Difference Between keras.layer.Dense(32) and keras.layer.SimpleRNN(32)?

What is the difference between keras.layer.Dense() and keras.layer.SimpleRNN()? I do understand what is Neural Network and RNN, but with the api the intuition is just not clear.? When I see keras.layer.Dense(32) I understand it as layer with 32 neurons. But not really clear if SimpleRNN(32) means the same. I am a newbie on Keras.
How Dense() and SimpleRNN differ from each other?
Is Dense() and SimpleRNN() function same at any point of time?
If so then when and if not then what is the difference between SimpleRNN() and Dense()?
Would be great if someone could help in visualizing it?

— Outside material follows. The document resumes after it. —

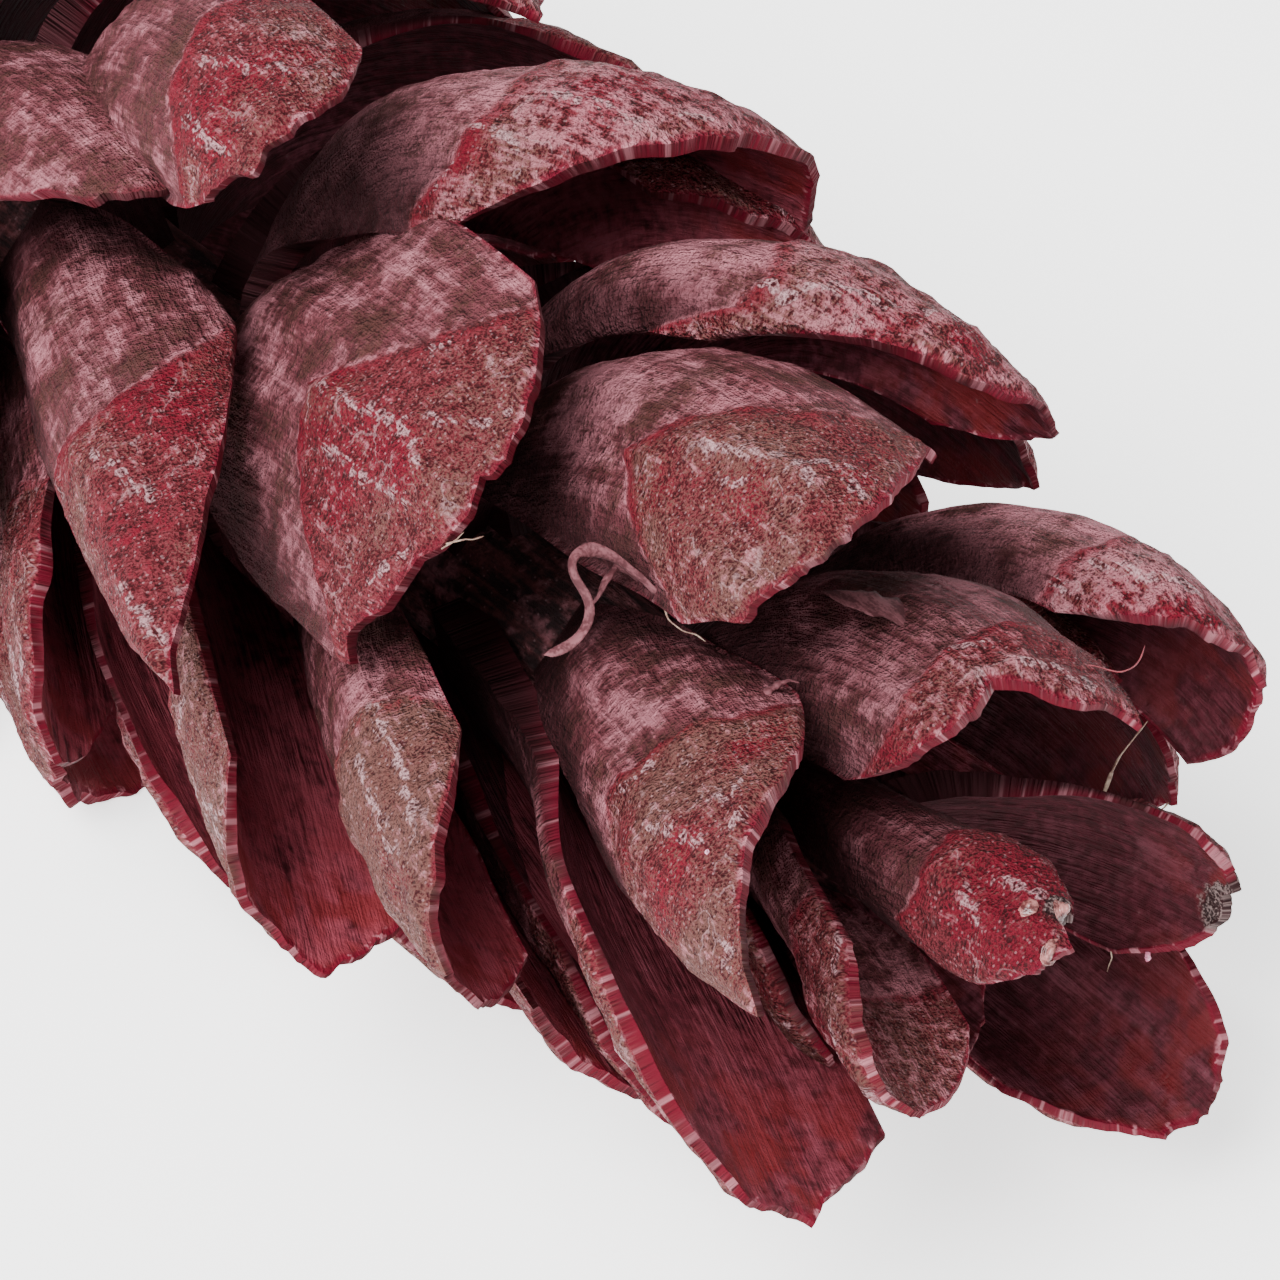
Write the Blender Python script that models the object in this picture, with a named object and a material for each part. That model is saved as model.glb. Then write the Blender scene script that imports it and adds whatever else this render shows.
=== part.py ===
"""An opened pine cone lying on its side. Its scales spring from the rachis in a golden-angle
spiral and are grown into one piece with it. The tip points along +X and the cone rests on the
flattened ends of its lowest scales, with the ground at Z = 0."""

import math

import bmesh
import bpy
import numpy as np
from mathutils import Matrix

MM = 0.001

# Spiral: scale 0 is half way along the upper front side, and numbers grow towards the tip
FIRST_SCALE = -42
LAST_SCALE = 22
GOLDEN_ANGLE = math.radians(137.508)
SPIRAL_START = math.radians(1.0)
PITCH = 1.6 * MM
CROWDED_BELOW = -20
CROWDING = 0.012 * MM
START_ELEVATION = math.radians(57.0)

# Axis: straight in the outer part, bent a little to the side and up towards the stalk
AXIS_HEIGHT = 19.0 * MM
BEND_FROM = -12.0 * MM
BEND_LENGTH = 55.0 * MM
BEND_SIDE = 3.0 * MM
BEND_UP = 1.2 * MM

# Growth along the cone: scale number, length, width, lean of the tip and of the root from the
# axis in degrees, and radius of the rachis
GROWTH = (
    (-42, 16.0 * MM, 11.5 * MM, 34, 108, 4.0 * MM),
    (-36, 21.0 * MM, 14.0 * MM, 28, 100, 4.4 * MM),
    (-26, 28.5 * MM, 15.6 * MM, 18, 88, 4.5 * MM),
    (-12, 34.0 * MM, 15.8 * MM, 9, 81, 4.5 * MM),
    (8, 34.0 * MM, 15.8 * MM, 7, 75, 4.0 * MM),
    (14, 31.5 * MM, 14.4 * MM, 5, 69, 3.6 * MM),
    (19, 26.0 * MM, 11.7 * MM, 2, 59, 3.2 * MM),
    (23, 19.0 * MM, 8.0 * MM, -4, 49, 2.7 * MM),
)

# Sides of the cone: how far the lean changes from the front to the back, and from the lower
# side to the upper side, in degrees, full over the outer part and weaker near the stalk
TIP_FRONT, TIP_UPPER = 12, -16
ROOT_FRONT, ROOT_UPPER = -11, 48
UPPER_LENGTH = 1.35 * MM
WEAK_SHARE = 0.35
WEAK_TO, FULL_FROM = -34, -10

# One scale: gutter angle in degrees, how far its corners fall back, and the reach of chance, with
# angles in degrees and lengths in millimetres
CUP = 54
CORNER = 0.30
CORNER_POWER = 1.9
LEAN_POWER = 1.5
ROOT_WIDTH = 0.3
WIDEST_AT = 0.62
CUP_FULL_AT = 0.4
ROLL_FULL_AT = 0.6
ROOT_DEPTH = 1.0 * MM
FAR_REACH = 1.2
CHANCE = {
    "turn": 3, "along": 0.3, "tip": 5, "root": 6, "length": 1.2, "yaw": 5,
    "roll": 10, "cup": 8, "left": 0.06, "right": 0.06, "width": 0.8,
}
CHANCE_SEED = 900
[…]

What's exactly happening in
https://github.com/fchollet/keras/blob/master/examples/addition_rnn.py
Definitely different.
According to Keras Dense Dense implements the operation: output = activation(dot(input, kernel) + bias), it is a base architecture for neural network.
But for SimpleRNN, Keras SimpleRNN Fully-connected RNN where the output is to be fed back to input.
The structure of neural network and recurrent neural network are different.
To answer your question:
The difference between Dense() and SimpleRNN is the differences between traditional neural network and recurrent neural network.
No, they are just define structure for each network, but will work in different way.
Then same as 1
Check resources about neural network and recurrent neural network, there are lots of them on the internet.